Given problem –
Using the material that follows, identify and copy each line with the string "bodies".

Available data –
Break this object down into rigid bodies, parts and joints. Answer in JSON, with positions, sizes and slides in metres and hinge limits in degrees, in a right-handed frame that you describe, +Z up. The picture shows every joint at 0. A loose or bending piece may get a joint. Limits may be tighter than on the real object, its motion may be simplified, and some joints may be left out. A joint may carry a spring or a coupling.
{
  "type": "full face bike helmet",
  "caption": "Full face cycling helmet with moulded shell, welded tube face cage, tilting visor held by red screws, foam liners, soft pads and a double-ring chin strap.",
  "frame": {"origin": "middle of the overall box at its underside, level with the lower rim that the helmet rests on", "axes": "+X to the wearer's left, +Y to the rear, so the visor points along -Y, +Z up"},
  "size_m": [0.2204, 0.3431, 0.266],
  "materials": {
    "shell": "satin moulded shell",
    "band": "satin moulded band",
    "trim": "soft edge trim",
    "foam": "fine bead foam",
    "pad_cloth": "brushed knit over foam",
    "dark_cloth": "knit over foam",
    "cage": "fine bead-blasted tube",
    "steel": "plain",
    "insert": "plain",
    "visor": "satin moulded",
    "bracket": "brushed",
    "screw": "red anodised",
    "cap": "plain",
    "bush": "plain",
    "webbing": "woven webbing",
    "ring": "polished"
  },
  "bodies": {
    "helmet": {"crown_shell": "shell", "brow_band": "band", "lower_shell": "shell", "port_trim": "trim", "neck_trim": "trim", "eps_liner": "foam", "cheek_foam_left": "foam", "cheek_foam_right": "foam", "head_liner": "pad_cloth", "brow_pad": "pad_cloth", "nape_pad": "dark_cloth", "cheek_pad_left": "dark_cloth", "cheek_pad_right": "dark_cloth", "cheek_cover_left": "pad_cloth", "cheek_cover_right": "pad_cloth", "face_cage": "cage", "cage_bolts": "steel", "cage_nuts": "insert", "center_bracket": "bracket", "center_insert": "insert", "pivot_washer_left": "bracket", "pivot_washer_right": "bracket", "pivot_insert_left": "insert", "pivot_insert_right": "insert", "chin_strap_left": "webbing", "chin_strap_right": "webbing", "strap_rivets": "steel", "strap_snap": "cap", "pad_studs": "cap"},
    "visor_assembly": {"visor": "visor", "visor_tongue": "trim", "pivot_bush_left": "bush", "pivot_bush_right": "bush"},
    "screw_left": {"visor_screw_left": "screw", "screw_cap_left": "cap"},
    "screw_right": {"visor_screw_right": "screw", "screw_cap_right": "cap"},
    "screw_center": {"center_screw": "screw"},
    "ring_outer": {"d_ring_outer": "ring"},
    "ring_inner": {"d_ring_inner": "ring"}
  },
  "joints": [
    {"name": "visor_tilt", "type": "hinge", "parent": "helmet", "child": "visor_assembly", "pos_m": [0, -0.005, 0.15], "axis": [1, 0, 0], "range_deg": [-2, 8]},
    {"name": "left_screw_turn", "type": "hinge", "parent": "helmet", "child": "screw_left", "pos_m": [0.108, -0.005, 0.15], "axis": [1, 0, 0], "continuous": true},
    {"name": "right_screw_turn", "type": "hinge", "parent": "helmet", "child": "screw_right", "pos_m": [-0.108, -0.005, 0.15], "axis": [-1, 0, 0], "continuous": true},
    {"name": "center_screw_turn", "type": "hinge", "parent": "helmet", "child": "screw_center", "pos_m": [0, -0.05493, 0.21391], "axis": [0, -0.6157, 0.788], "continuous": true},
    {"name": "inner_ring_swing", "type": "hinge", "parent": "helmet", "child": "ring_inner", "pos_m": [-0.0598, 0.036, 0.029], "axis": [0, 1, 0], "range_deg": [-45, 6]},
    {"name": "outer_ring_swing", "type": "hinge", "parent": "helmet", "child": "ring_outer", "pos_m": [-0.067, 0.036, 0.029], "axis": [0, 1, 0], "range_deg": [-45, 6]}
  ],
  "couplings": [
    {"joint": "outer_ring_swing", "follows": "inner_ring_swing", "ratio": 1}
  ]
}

Exercise answer –
Break this object down into rigid bodies, parts and joints. Answer in JSON, with positions, sizes and slides in metres and hinge limits in degrees, in a right-handed frame that you describe, +Z up. The picture shows every joint at 0. A loose or bending piece may get a joint. Limits may be tighter than on the real object, its motion may be simplified, and some joints may be left out. A joint may carry a spring or a coupling.
  "bodies": {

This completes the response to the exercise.